Barbara Kerley spotted a footnote about a biography apparently written by Twain's eldest daughter and it intrigued her. She intuitively knew, having an adolescent daughter herself, that children of that age like to tell things as they see them. She found the text of the biography and used it to tell this remarkable story of a famous father and his loving daughter. She uses samples from the journal to add interest and entertainment for her readers. These entries are placed in the book as minibooks stapled to the spine and they add much character and charm to the story being told.

Susy has much to share as she watches her father live his life, the private one shared by family not fans. Barbara Kerley uses Susy's biography to inform her readers about the many things that we are interested in knowing about this fine writer, humorist, speaker and storyteller. His many habits and foibles are shared, his physical being gets special attention:

"He has beautiful curly gray hair, not any too thick, or any too long, just right; a roman nose, which greatly improves the beauty of his features, kind blue eyes, and a small mustache. . . . In short he is an extrodinarily fine-looking man. All his features are perfect exept that he hasn’t extrodinary teeth.”

Ah, truth be told!

Once he discovered what she was doing, Twain would make 'pronouncements' about himself to be added to the journal. Years later, he would publish some of what Susy had written and even include some passages in his own autobiography. He liked what she had written. The journal ends suddenly and suggests that Susy found other things of interest to her...ten years later, at age 24, she died from spinal meningitis. It was catastrophic to Twain and he later wrote in a letter: "I did not know that she could go away and take our lives with her, yet leave our dull bodies behind."

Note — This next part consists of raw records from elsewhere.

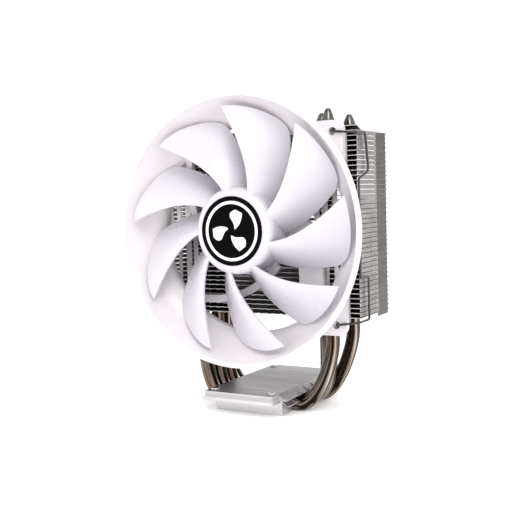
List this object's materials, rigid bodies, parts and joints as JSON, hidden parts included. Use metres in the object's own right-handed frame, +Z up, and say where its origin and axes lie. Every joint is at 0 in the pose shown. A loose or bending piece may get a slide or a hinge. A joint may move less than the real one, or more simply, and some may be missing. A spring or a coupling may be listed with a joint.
{
  "type": "cpu tower cooler",
  "caption": "Finned tower heatsink on bent heat pipes and a flat contact base, with a round funnel fan held on by two swinging wire clips.",
  "frame": {"origin": "centre of the flat base face that rests on the processor", "axes": "+Z up the tower away from the processor, +Y the way the fan blows through the fins, X along the pipe runs in the base"},
  "size_m": [0.1528, 0.0837, 0.1804],
  "materials": {
    "nickel_base": "nickel plated copper, machined and brushed",
    "plate_metal": "die cast, fine blasted",
    "screw_steel": "zinc plated",
    "nickel_pipe": "bright nickel plated copper tube",
    "fin_metal": "rolled sheet, satin",
    "frame_plastic": "white moulded, semi gloss",
    "blade_plastic": "white moulded, gloss",
    "label_black": "black gloss film",
    "yoke_steel": "drawn sheet steel",
    "magnet_ferrite": "plastic bonded ferrite strip",
    "shaft_steel": "ground and polished",
    "clip_nylon": "natural nylon",
    "bearing_bronze": "sintered, oil filled",
    "lamination_steel": "stacked laminations, varnished",
    "copper_wire": "enamelled winding wire",
    "board_fibreglass": "solder mask green",
    "label_film": "printed film, left blank",
    "spring_wire": "hard drawn spring wire, dark"
  },
  "bodies": {
    "tower": {"base_block": "nickel_base", "base_plate": "plate_metal", "base_screws": "screw_steel", "heat_pipe_1": "nickel_pipe", "heat_pipe_2": "nickel_pipe", "heat_pipe_3": "nickel_pipe", "heat_pipe_4": "nickel_pipe", "fin_bottom": "fin_metal", "fin_pack": "fin_metal", "fin_top": "fin_metal", "fan_frame": "frame_plastic", "bearing_sleeve": "bearing_bronze", "stator_core": "lamination_steel", "stator_coils": "copper_wire", "motor_board": "board_fibreglass", "motor_label": "label_film"},
    "rotor": {"impeller": "blade_plastic", "hub_label": "label_black", "rotor_yoke": "yoke_steel", "rotor_magnet": "magnet_ferrite", "rotor_shaft": "shaft_steel", "shaft_clip": "clip_nylon"},
    "clip_right": {"clip_right": "spring_wire"},
    "clip_left": {"clip_left": "spring_wire"}
  },
  "joints": [
    {"name": "fan_spin", "type": "hinge", "parent": "tower", "child": "rotor", "pos_m": [0, -0.018, 0.104], "axis": [0, 1, 0], "continuous": true},
    {"name": "clip_right_swing", "type": "hinge", "parent": "tower", "child": "clip_right", "pos_m": [0.0525, -0.0225, 0.104], "axis": [0, 0, 1], "range_deg": [-14, 0]},
    {"name": "clip_left_swing", "type": "hinge", "parent": "tower", "child": "clip_left", "pos_m": [-0.0525, -0.0225, 0.104], "axis": [0, 0, 1], "range_deg": [0, 14]}
  ]
}
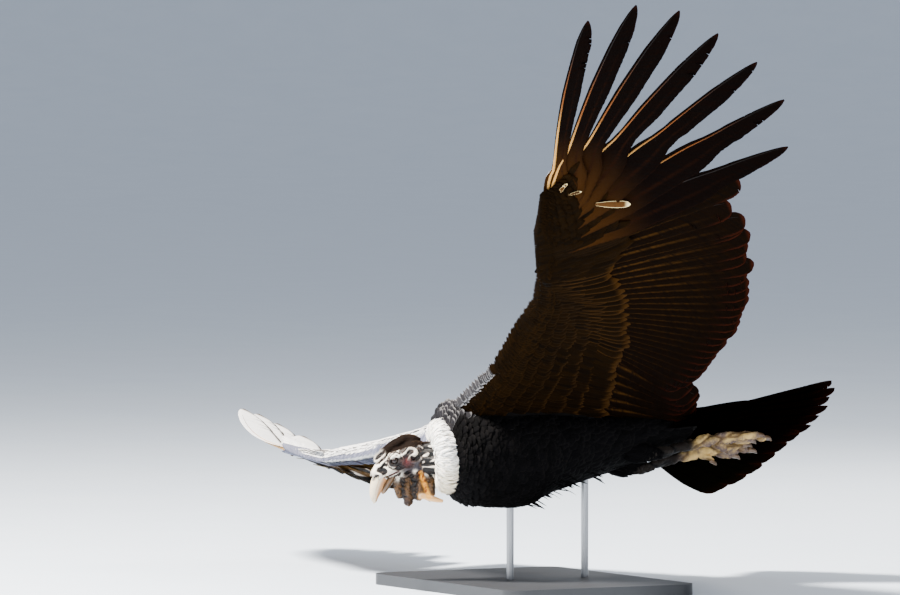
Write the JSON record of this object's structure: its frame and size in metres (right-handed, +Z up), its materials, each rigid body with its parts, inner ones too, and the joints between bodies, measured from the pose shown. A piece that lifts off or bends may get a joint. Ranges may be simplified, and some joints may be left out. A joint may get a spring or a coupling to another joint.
{
  "type": "andean condor display model",
  "caption": "Life-size adult male Andean condor gliding with wings and tail spread, looking down, held banked on rods over a flat base.",
  "frame": {"origin": "centre of the stand base's underside", "axes": "-Z out of the base's underside, so +Z is up; the bird heads towards -Y and its left side is towards +X"},
  "size_m": [2.3805, 1.0917, 1.2524],
  "materials": {
    "plumage_black": "satin",
    "plumage_white": "matte",
    "bare_skin": "satin",
    "comb_skin": "satin",
    "horn": "satin",
    "eye": "gloss",
    "leg_skin": "matte",
    "stand_paint": "satin",
    "stand_steel": "satin"
  },
  "bodies": {
    "root": {"torso": "plumage_black", "wing_left": "plumage_black", "wing_right": "plumage_black", "tail": "plumage_black", "neck": "bare_skin", "ruff": "plumage_white", "head": "bare_skin", "comb": "comb_skin", "wattle": "comb_skin", "beak_upper": "horn", "beak_lower": "horn", "eye_left": "eye", "eye_right": "eye", "leg_left": "leg_skin", "leg_right": "leg_skin", "stand_base": "stand_paint", "stand_rod_front": "stand_steel", "stand_rod_rear": "stand_steel"}
  },
  "joints": []
}
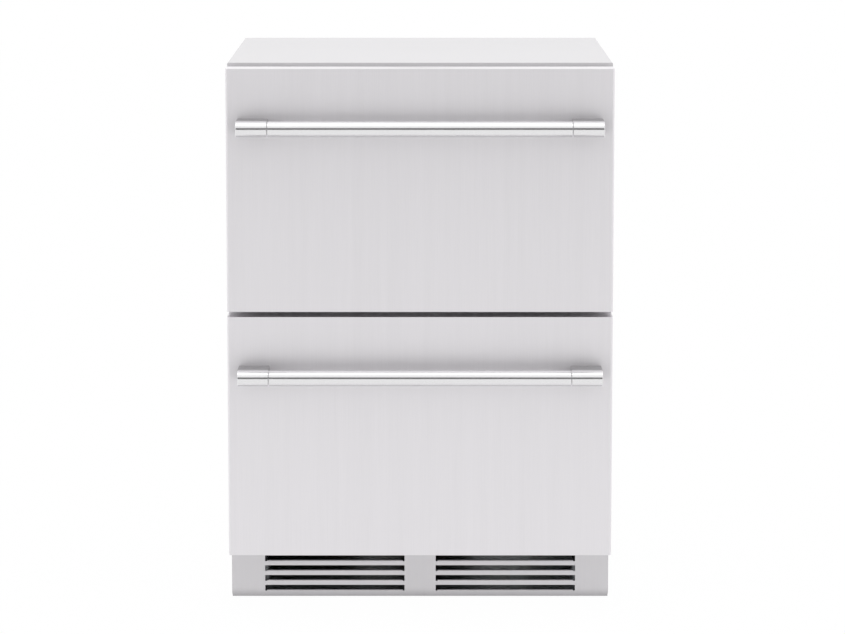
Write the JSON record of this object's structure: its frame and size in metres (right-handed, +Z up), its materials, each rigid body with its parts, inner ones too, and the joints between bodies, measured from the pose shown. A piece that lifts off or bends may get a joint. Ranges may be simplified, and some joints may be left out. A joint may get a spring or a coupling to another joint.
{
  "type": "undercounter drawer refrigerator",
  "caption": "Built-under refrigerator with stacked full-width steel-fronted drawers on ball-bearing slides, bar handles and a louvred kick grille.",
  "frame": {"origin": "centre of the footprint on the floor, under the levelling feet", "axes": "+X to the right of a person facing the drawers, +Y to the wall behind, +Z up; the drawers open towards -Y"},
  "size_m": [0.595, 0.657, 0.864],
  "materials": {
    "wrapper_steel": "satin",
    "zinc_sheet": "satin",
    "foam": "matte",
    "liner_white": "satin",
    "frame_grey": "matte",
    "brushed_front": "satin",
    "dark_plastic": "matte",
    "lens": "gloss",
    "fin_aluminium": "satin",
    "white_plastic": "satin",
    "black_enamel": "gloss",
    "black_rubber": "matte",
    "copper": "satin",
    "screw_steel": "satin",
    "slide_zinc": "satin",
    "leg_metal": "satin",
    "gasket_grey": "matte",
    "polished_handle": "polished",
    "frame_white": "satin",
    "bin_white": "satin",
    "cage_plastic": "satin"
  },
  "bodies": {
    "cabinet": {"outer_wrapper": "wrapper_steel", "back_panel": "zinc_sheet", "base_pan": "zinc_sheet", "compartment_deck": "zinc_sheet", "cabinet_foam": "foam", "upper_liner": "liner_white", "lower_liner": "liner_white", "front_frame": "frame_grey", "kick_plate": "brushed_front", "air_baffle": "dark_plastic", "control_panel": "dark_plastic", "led_strips": "lens", "evaporator_cover": "liner_white", "evaporator_coil": "fin_aluminium", "evap_fan_housing": "white_plastic", "compressor": "black_enamel", "compressor_cover": "dark_plastic", "compressor_mounts": "black_rubber", "condenser_coil": "black_enamel", "condenser_fan_shroud": "dark_plastic", "drip_tray": "dark_plastic", "drain_tube": "white_plastic", "filter_drier": "copper", "refrigerant_lines": "copper", "rear_cover": "zinc_sheet", "rear_cover_screws": "screw_steel", "cord_gland": "dark_plastic", "slide_outers": "slide_zinc"},
    "evap_fan": {"evap_fan_blade": "white_plastic"},
    "condenser_fan": {"condenser_fan_blade": "dark_plastic"},
    "leg_front_left": {"leg_front_left": "leg_metal"},
    "leg_front_right": {"leg_front_right": "leg_metal"},
    "leg_rear_left": {"leg_rear_left": "leg_metal"},
    "leg_rear_right": {"leg_rear_right": "leg_metal"},
    "upper_drawer": {"upper_front_skin": "brushed_front", "upper_front_liner": "liner_white", "upper_front_foam": "foam", "upper_gasket": "gasket_grey", "upper_handle_tube": "polished_handle", "upper_handle_ends": "polished_handle", "upper_drawer_screws": "screw_steel", "upper_drawer_frame": "frame_white", "upper_bin": "bin_white", "upper_slide_inners": "slide_zinc"},
    "upper_middles": {"upper_slide_middles": "slide_zinc"},
    "upper_outer_balls": {"upper_outer_cages": "cage_plastic"},
    "upper_inner_balls": {"upper_inner_cages": "cage_plastic"},
    "lower_drawer": {"lower_front_skin": "brushed_front", "lower_front_liner": "liner_white", "lower_front_foam": "foam", "lower_gasket": "gasket_grey", "lower_handle_tube": "polished_handle", "lower_handle_ends": "polished_handle", "lower_drawer_screws": "screw_steel", "lower_drawer_frame": "frame_white", "lower_bin": "bin_white", "lower_slide_inners": "slide_zinc"},
    "lower_middles": {"lower_slide_middles": "slide_zinc"},
    "lower_outer_balls": {"lower_outer_cages": "cage_plastic"},
    "lower_inner_balls": {"lower_inner_cages": "cage_plastic"}
  },
  "joints": [
    {"name": "evap_fan_spin", "type": "hinge", "parent": "cabinet", "child": "evap_fan", "pos_m": [0, 0.2348, 0.765], "axis": [0, 1, 0], "continuous": true},
    {"name": "condenser_fan_spin", "type": "hinge", "parent": "cabinet", "child": "condenser_fan", "pos_m": [0, 0.2309, 0.132], "axis": [1, 0, 0], "continuous": true},
    {"name": "leg_front_left_travel", "type": "slide", "parent": "cabinet", "child": "leg_front_left", "axis": [0, 0, -1], "range_m": [0, 0.025]},
    {"name": "leg_front_right_travel", "type": "slide", "parent": "cabinet", "child": "leg_front_right", "axis": [0, 0, -1], "range_m": [0, 0.025]},
    {"name": "leg_rear_left_travel", "type": "slide", "parent": "cabinet", "child": "leg_rear_left", "axis": [0, 0, -1], "range_m": [0, 0.025]},
    {"name": "leg_rear_right_travel", "type": "slide", "parent": "cabinet", "child": "leg_rear_right", "axis": [0, 0, -1], "range_m": [0, 0.025]},
    {"name": "upper_drawer_slide", "type": "slide", "parent": "cabinet", "child": "upper_drawer", "axis": [0, -1, 0], "range_m": [0, 0.4]},
    {"name": "upper_middles_slide", "type": "slide", "parent": "cabinet", "child": "upper_middles", "axis": [0, -1, 0], "range_m": [0, 0.2]},
    {"name": "upper_outer_balls_slide", "type": "slide", "parent": "cabinet", "child": "upper_outer_balls", "axis": [0, -1, 0], "range_m": [0, 0.1]},
    {"name": "upper_inner_balls_slide", "type": "slide", "parent": "cabinet", "child": "upper_inner_balls", "axis": [0, -1, 0], "range_m": [0, 0.3]},
    {"name": "lower_drawer_slide", "type": "slide", "parent": "cabinet", "child": "lower_drawer", "axis": [0, -1, 0], "range_m": [0, 0.4]},
    {"name": "lower_middles_slide", "type": "slide", "parent": "cabinet", "child": "lower_middles", "axis": [0, -1, 0], "range_m": [0, 0.2]},
    {"name": "lower_outer_balls_slide", "type": "slide", "parent": "cabinet", "child": "lower_outer_balls", "axis": [0, -1, 0], "range_m": [0, 0.1]},
    {"name": "lower_inner_balls_slide", "type": "slide", "parent": "cabinet", "child": "lower_inner_balls", "axis": [0, -1, 0], "range_m": [0, 0.3]}
  ],
  "couplings": [
    {"joint": "upper_middles_slide", "follows": "upper_drawer_slide", "ratio": 0.5},
    {"joint": "upper_outer_balls_slide", "follows": "upper_drawer_slide", "ratio": 0.25},
    {"joint": "upper_inner_balls_slide", "follows": "upper_drawer_slide", "ratio": 0.75},
    {"joint": "lower_middles_slide", "follows": "lower_drawer_slide", "ratio": 0.5},
    {"joint": "lower_outer_balls_slide", "follows": "lower_drawer_slide", "ratio": 0.25},
    {"joint": "lower_inner_balls_slide", "follows": "lower_drawer_slide", "ratio": 0.75}
  ]
}
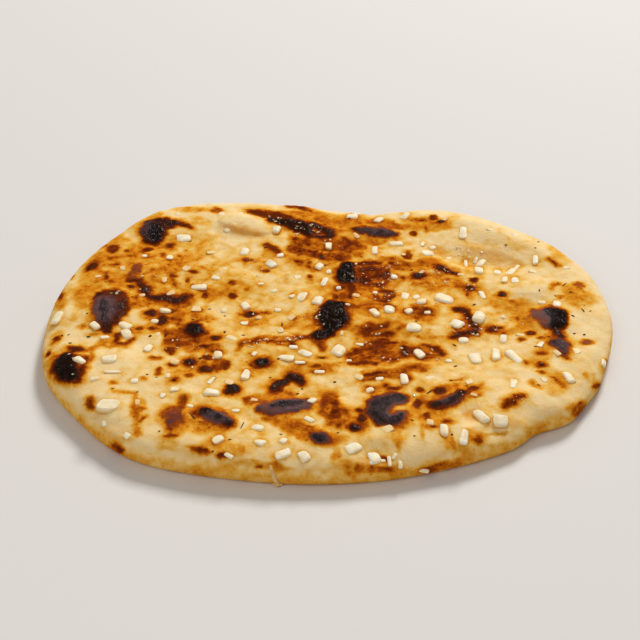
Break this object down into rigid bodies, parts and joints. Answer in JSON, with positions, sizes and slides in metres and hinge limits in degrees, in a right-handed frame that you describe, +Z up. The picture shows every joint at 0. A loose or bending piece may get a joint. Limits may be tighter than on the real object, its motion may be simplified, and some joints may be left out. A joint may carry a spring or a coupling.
{
  "type": "garlic naan",
  "caption": "Uneven oval of leavened flatbread with a rounded edge, blistered and charred top, and chopped garlic baked into it.",
  "frame": {"origin": "middle of the bread's box, on its flat underside", "axes": "+X along the bread's longest way, +Y across it, +Z up out of its blistered top"},
  "size_m": [0.2439, 0.1921, 0.0177],
  "materials": {
    "bread": "baked wheat dough, pale cream to golden brown with dark charred blisters and a thin sheen of butter"
  },
  "bodies": {
    "root": {"naan": "bread"}
  },
  "joints": []
}
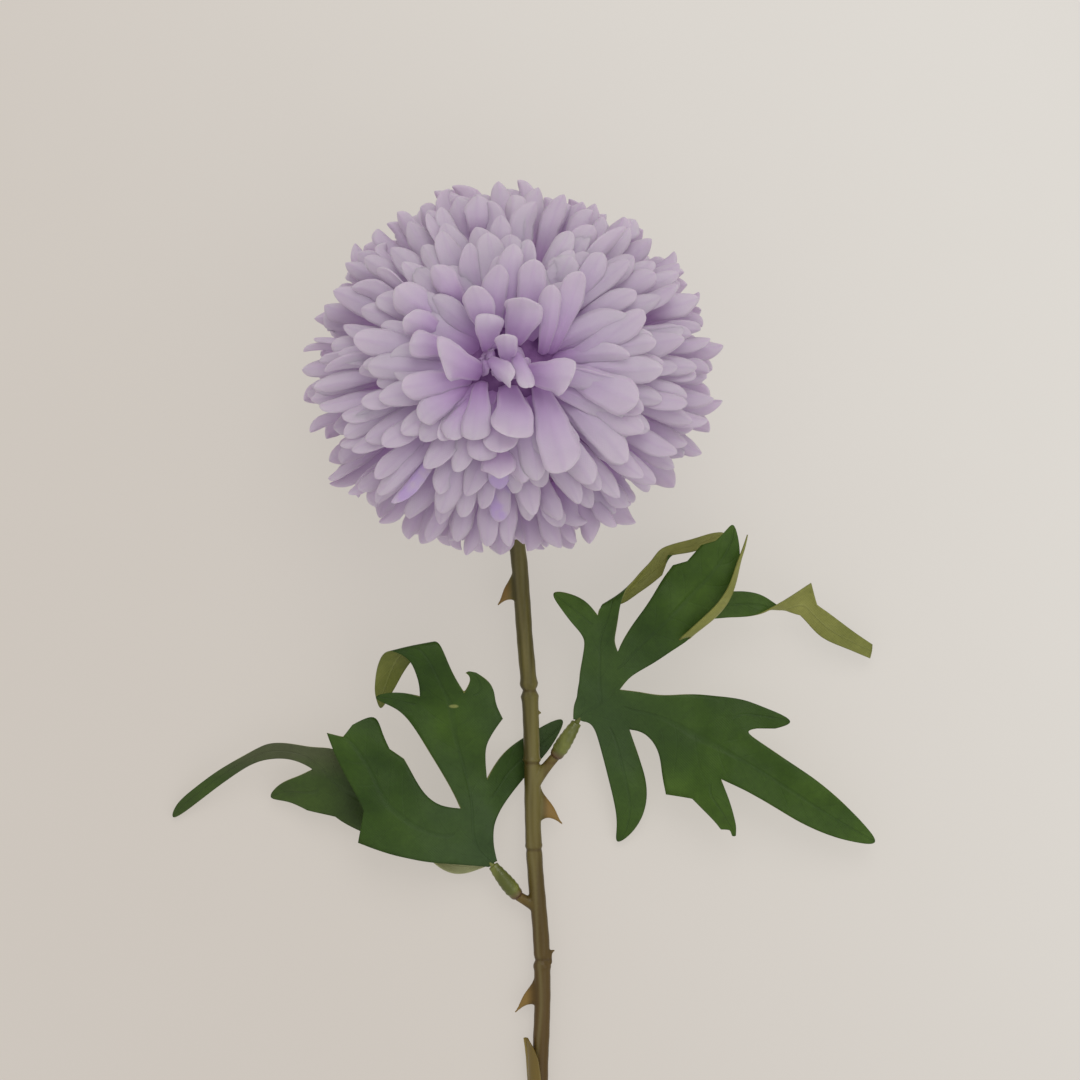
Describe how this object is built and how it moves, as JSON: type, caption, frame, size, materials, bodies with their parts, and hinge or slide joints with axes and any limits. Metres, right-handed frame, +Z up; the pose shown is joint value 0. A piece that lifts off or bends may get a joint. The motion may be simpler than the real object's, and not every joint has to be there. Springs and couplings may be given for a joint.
{
  "type": "chrysanthemum flower head",
  "caption": "Artificial ball chrysanthemum bloom of layered spoon-shaped petals on a short cut stem with thorns and lobed leaves, lying on a surface.",
  "frame": {"origin": "on the surface that the flower lies on, under the middle of the bloom, on the bloom's lowest flat spot", "axes": "+Y from the cut end of the stem to the bloom, +X to the right of it, +Z up, away from the surface"},
  "size_m": [0.1763, 0.2317, 0.0825],
  "materials": {
    "petals": "matte",
    "calyx": "matte",
    "stem": "satin",
    "sleeves": "satin",
    "bract": "satin",
    "leaves": "matte"
  },
  "bodies": {
    "root": {"bloom": "petals", "calyx": "calyx", "stem": "stem", "petiole_left": "sleeves", "petiole_right": "sleeves", "bract": "bract", "leaf_left": "leaves", "leaf_right": "leaves"}
  },
  "joints": []
}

Edwin Fotheringham's artwork is brilliant, taking us back in time and plunking us right in Mark Twain's neighborhood. He gives us candid and personal glimpses into the life the two lived together, and also provides a look at the public and private Mark Twain as he goes about the work that is also his life. I went back to the illustrations again and again, as they helped me fashion a true picture of this great American writer. Thank you for that!

An author's note adds much additional information and is most useful. Barbara Kerley also includes detailed instructions and tips for 'writing an extraordinary biography' of our own, with tips that parallel what Susy Clemens did when she was writing about her favorite famous person. She reminds us that our subject need not be famous, just well-known to ourselves. Even the endpapers have additional information...a selected time line and a detailed list of sources used.

This brilliant picture book biography shows Mark Twain as a young man embracing life and all it has to offer, as a loving father and as a sad old man. I think Susy would approve and relish sharing it with her father.